Diversity and Inclusion Philosophy
Diversity is lost without inclusion: they are two sides of the same coin, and far too often, universities only focus on one side of that coin. What is the point of diversifying a program if there are no pathways for including the diverse student body the department recruited? I understand that many universities today struggle with diversity within their programs; however, I had a richly diverse student body already present due to my geographical location. Eastern New Mexico University - Roswell is an 80% Spanish-serving institution, and the median two-household income is less than twenty-eight thousand dollars a year. The college was booming with diversity; however, there were not many inclusion avenues for the students.
I began to build the theatre in Roswell by offering and performing musicals. A small community theatre in town only did melodramas, so I was not infringing on what they were producing. I began with Godspell and cast every cultural representation possible; for example, a supremely talented South Korean male performed as our Jesus. Later, when we did Grease, a Latinx male played Danny, and a Jamaican female played Sandy. When casting productions, there were several Latinx male and female actors in roles traditionally played by white actors, and there was never an issue with the casting. However, casting a Jamaican female as Sandy did raise some eyebrows. I remember having some conversations about Sandy, and I asked the cast to describe her character within the show without using her skin color or race. I would get responses such as "outsider," "new girl," "trying to fit in," "looking for acceptance," etc. I then pointed out that if those are the character circumstances and motives, why does she have to be white, blonde, or blue-eyed? I remember the hesitation from the audience until Sandy began to sing. Our Sandy came from a gospel upbringing, and there has never been a more soul-wrenching rendition of "Hopelessly Devoted to You."

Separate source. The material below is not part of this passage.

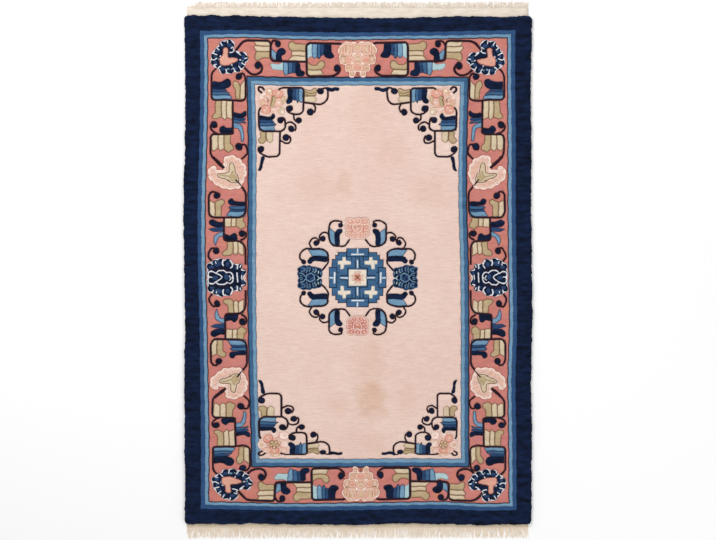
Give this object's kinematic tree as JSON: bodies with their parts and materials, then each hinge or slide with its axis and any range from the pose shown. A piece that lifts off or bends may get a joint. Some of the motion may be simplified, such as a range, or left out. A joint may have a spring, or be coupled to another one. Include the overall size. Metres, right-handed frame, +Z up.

Our success from this show was broadening the audience's acceptance of roles that seemed sacred. We gained the trust of the audience and brought in higher audience attendance for all the shows thereafter. We also had more and more actors auditioning for the upcoming shows from every walk of life. The greatest success I have had is hearing from the actors that auditioned or the audience member that attended, not that we did a good show, but that they were there because someone that looked and sounded like them was on that stage. Inclusion is the key; what good is a diverse student body or theatre population when they do not work within the craft? We must find inclusion in all facets of our art: producing, front of the house, on stage, and backstage. If we focus only on diversifying our programs without inclusion, we merely check off boxes and are not genuinely committed to our goals.